Under the blanket of “others” come those kids who suppress their sexuality, kids of LGBTQ parents who are unaddressed or under-represented, kids who struggle to find out which washroom they should use and a whole generation grows up as traumatized, depressed, ignorant about LGBTQ community or homophobic. This blind blanketing is happening in numerous schools, nobody speaks about it.

Catholic schools are often commented about their homophobic way of teaching. Even though all the Catholic schools cannot be accused of such an issue, there are still schools that spread and develop homophobia in students and teach them in the sex-ed classes that homosexual relationships are sinful. There, the sex-ed curriculum is religiously inclined and LGBTQ teachers are fired when the administration finds out that they aren’t straight.

But, LGBTQ awareness shouldn’t be restricted to merely sex education classes. When a picture of a family is discussed in class, there should be families with two moms and children, two dads and children, not only the stereotypical ‘father, mother and kids’ system. That is when the school curriculum truly becomes inclusive. When the teachers always refer to families with stereotypes, kids of LGBTQ parents obviously feel left out and that is not an equal treatment of kids. 

When LGBTQ topics are only being discussed at sex-ed classes, it becomes something abnormal or unnatural. Including and accepting it in the curriculum in a generic way is the best thing to do in schools.

Even though confining LGBTQ+ solely into sex education classes is not completely a good idea to get it across growing children, sex education definitely has its role in providing the younger generation with reliable information and skills that can make them capable of making healthy decisions on sex and sexuality. It also helps to pave a foundation about sex and sexuality in young minds and thus they don’t have to depend on other unreliable sources that could be misleading and thus potentially harm the young minds.

In 2015, a group of parents of students in Ontario held their children from going to school and went on a strike against the sex education curriculum. They didn’t want their children to learn sex and sexuality and be ‘morally spoilt’. Most of the parents were South-Asians. Then sex education became non-mandatory. It became optional and only students who wanted may attend sex-ed class hours, which is a total collapse of what sex-education is meant for.

Recently, Scotland made it mandatory for all government school students to receive classes on LGBTQ history from 2021, in an attempt to sweep out discrimination and homophobia. Likewise, governments should look into these issues and make sure that the laws are being followed and be updated about how schools are working in each province and focus on implementing new and necessary measures to tackle issues.

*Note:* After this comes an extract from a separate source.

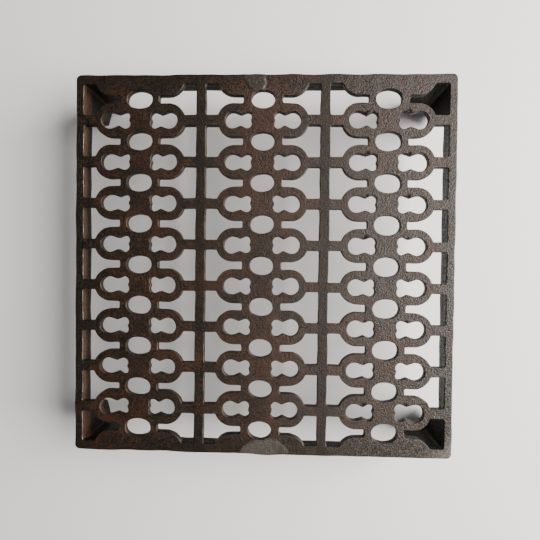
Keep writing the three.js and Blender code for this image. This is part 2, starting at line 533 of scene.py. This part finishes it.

Although the government is taking upgraded steps like conducting surveys among school teachers and parents and releasing new sex-ed curriculum as of in 2019 (Ontario government),  in which sexual orientation and gender identity are mandatory topics, not every school follows it. There is a more civilized system to support its citizens and there are inclusive rules in this country. 

But, the choice still is up to each school on how to execute it. They still have the liberty to exclude what a group of people want to exclude from society. Certain school authorities still enjoy the freedom to be homophobic and to pass it on to the next generation, blindfolding the system. Legislating LGBTQ issues is never an ultimate solution against discrimination; not only in Canada, all over the globe. The responsibility towards an unbiased society needs more effort from the side of government and that responsibility is to make sure that the rules and rights reach every citizen and there are no institutions powerful enough to hinder it.

Author:  Gopika Kalarikkal - A Professional Writing student at Humber College and a writing intern at Pride and Joy Foundation. I am an aspiring writer with a keen interest in poetry and spirituality and a homesick Indian girl in Canada who loves to get lost in scribbling down my stream of consciousness.

 

Photo by Ksenia Makagonova on Unsplash

Photo by CDC on Unsplash

Canadian moms, Nancy and Alaina and their two kids.  Learn more about Nancy at Centered Coaching, she is gifted at helping women reconcile their sexuality with their spirituality.  Their photo was taken by @mecohbain.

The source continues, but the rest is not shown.